» What to work on
Restate the whole listing exactly.

» Material to process
— Begin —
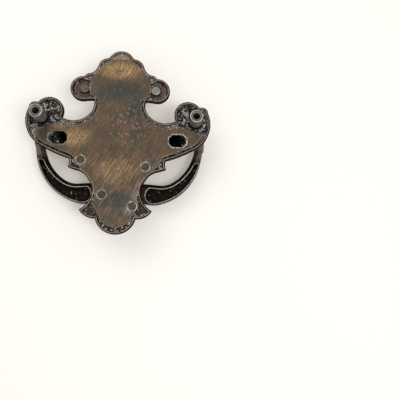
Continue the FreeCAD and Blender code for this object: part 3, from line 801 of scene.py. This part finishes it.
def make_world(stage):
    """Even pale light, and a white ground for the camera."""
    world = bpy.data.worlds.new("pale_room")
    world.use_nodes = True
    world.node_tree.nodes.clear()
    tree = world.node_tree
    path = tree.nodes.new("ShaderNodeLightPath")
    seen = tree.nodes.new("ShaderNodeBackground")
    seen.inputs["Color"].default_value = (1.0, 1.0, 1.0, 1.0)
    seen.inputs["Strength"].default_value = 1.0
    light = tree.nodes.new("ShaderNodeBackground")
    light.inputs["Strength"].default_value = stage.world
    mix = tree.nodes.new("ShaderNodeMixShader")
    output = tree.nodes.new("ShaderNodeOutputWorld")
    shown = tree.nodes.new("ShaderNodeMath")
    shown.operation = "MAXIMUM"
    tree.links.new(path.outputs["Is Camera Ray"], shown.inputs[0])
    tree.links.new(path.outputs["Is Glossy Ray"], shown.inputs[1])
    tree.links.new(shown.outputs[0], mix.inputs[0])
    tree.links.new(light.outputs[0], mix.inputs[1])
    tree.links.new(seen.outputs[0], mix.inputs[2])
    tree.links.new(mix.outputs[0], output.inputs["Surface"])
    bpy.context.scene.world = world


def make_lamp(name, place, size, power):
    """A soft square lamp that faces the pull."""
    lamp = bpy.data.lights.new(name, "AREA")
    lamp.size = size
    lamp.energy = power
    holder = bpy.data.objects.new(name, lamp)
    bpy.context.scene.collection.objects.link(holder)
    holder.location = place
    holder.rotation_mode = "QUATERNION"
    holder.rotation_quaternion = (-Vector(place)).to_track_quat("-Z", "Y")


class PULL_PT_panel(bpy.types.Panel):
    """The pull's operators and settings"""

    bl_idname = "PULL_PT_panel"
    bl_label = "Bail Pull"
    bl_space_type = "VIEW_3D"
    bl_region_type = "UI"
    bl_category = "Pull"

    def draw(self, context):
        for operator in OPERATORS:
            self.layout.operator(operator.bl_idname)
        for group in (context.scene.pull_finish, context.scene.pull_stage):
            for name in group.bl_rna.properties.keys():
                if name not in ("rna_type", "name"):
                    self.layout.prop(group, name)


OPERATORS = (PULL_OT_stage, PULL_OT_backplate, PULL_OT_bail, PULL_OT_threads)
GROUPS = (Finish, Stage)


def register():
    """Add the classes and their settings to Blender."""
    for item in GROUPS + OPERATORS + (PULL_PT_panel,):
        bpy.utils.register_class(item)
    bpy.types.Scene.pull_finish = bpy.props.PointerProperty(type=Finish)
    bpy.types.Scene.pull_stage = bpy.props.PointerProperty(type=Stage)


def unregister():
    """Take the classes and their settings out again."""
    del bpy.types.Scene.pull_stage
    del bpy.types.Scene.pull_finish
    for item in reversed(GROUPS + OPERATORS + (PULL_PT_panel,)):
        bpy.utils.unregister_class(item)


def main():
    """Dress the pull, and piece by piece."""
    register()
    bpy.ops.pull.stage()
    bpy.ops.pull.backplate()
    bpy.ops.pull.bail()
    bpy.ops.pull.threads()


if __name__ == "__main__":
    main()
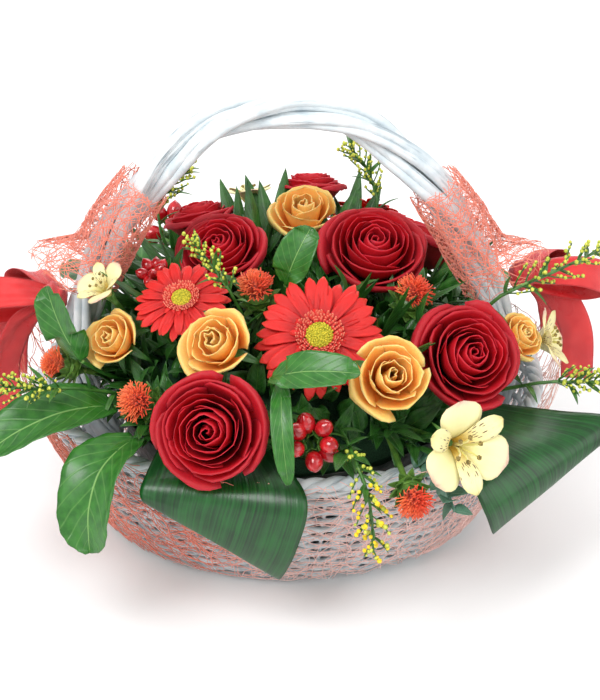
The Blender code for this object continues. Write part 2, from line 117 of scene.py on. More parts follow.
— End —
» Response
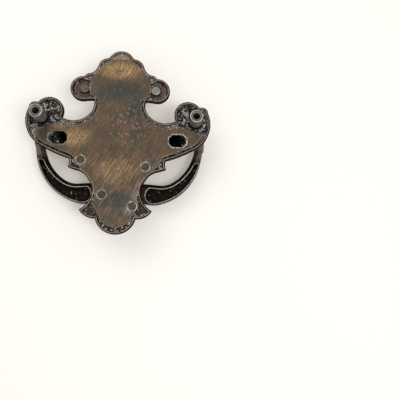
Continue the FreeCAD and Blender code for this object: part 3, from line 801 of scene.py. This part finishes it.
def make_world(stage):
    """Even pale light, and a white ground for the camera."""
    world = bpy.data.worlds.new("pale_room")
    world.use_nodes = True
    world.node_tree.nodes.clear()
    tree = world.node_tree
    path = tree.nodes.new("ShaderNodeLightPath")
    seen = tree.nodes.new("ShaderNodeBackground")
    seen.inputs["Color"].default_value = (1.0, 1.0, 1.0, 1.0)
    seen.inputs["Strength"].default_value = 1.0
    light = tree.nodes.new("ShaderNodeBackground")
    light.inputs["Strength"].default_value = stage.world
    mix = tree.nodes.new("ShaderNodeMixShader")
    output = tree.nodes.new("ShaderNodeOutputWorld")
    shown = tree.nodes.new("ShaderNodeMath")
    shown.operation = "MAXIMUM"
    tree.links.new(path.outputs["Is Camera Ray"], shown.inputs[0])
    tree.links.new(path.outputs["Is Glossy Ray"], shown.inputs[1])
    tree.links.new(shown.outputs[0], mix.inputs[0])
    tree.links.new(light.outputs[0], mix.inputs[1])
    tree.links.new(seen.outputs[0], mix.inputs[2])
    tree.links.new(mix.outputs[0], output.inputs["Surface"])
    bpy.context.scene.world = world


def make_lamp(name, place, size, power):
    """A soft square lamp that faces the pull."""
    lamp = bpy.data.lights.new(name, "AREA")
    lamp.size = size
    lamp.energy = power
    holder = bpy.data.objects.new(name, lamp)
    bpy.context.scene.collection.objects.link(holder)
    holder.location = place
    holder.rotation_mode = "QUATERNION"
    holder.rotation_quaternion = (-Vector(place)).to_track_quat("-Z", "Y")


class PULL_PT_panel(bpy.types.Panel):
    """The pull's operators and settings"""

    bl_idname = "PULL_PT_panel"
    bl_label = "Bail Pull"
    bl_space_type = "VIEW_3D"
    bl_region_type = "UI"
    bl_category = "Pull"

    def draw(self, context):
        for operator in OPERATORS:
            self.layout.operator(operator.bl_idname)
        for group in (context.scene.pull_finish, context.scene.pull_stage):
            for name in group.bl_rna.properties.keys():
                if name not in ("rna_type", "name"):
                    self.layout.prop(group, name)


OPERATORS = (PULL_OT_stage, PULL_OT_backplate, PULL_OT_bail, PULL_OT_threads)
GROUPS = (Finish, Stage)


def register():
    """Add the classes and their settings to Blender."""
    for item in GROUPS + OPERATORS + (PULL_PT_panel,):
        bpy.utils.register_class(item)
    bpy.types.Scene.pull_finish = bpy.props.PointerProperty(type=Finish)
    bpy.types.Scene.pull_stage = bpy.props.PointerProperty(type=Stage)


def unregister():
    """Take the classes and their settings out again."""
    del bpy.types.Scene.pull_stage
    del bpy.types.Scene.pull_finish
    for item in reversed(GROUPS + OPERATORS + (PULL_PT_panel,)):
        bpy.utils.unregister_class(item)


def main():
    """Dress the pull, and piece by piece."""
    register()
    bpy.ops.pull.stage()
    bpy.ops.pull.backplate()
    bpy.ops.pull.bail()
    bpy.ops.pull.threads()


if __name__ == "__main__":
    main()
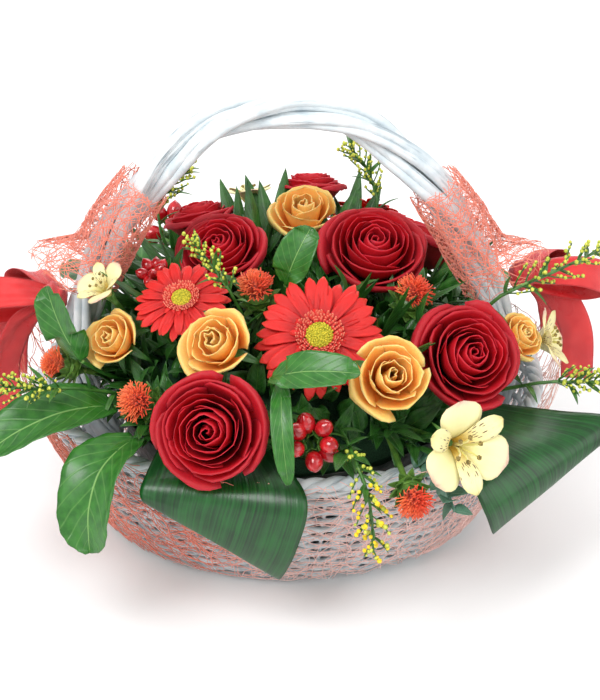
The Blender code for this object continues. Write part 2, from line 117 of scene.py on. More parts follow.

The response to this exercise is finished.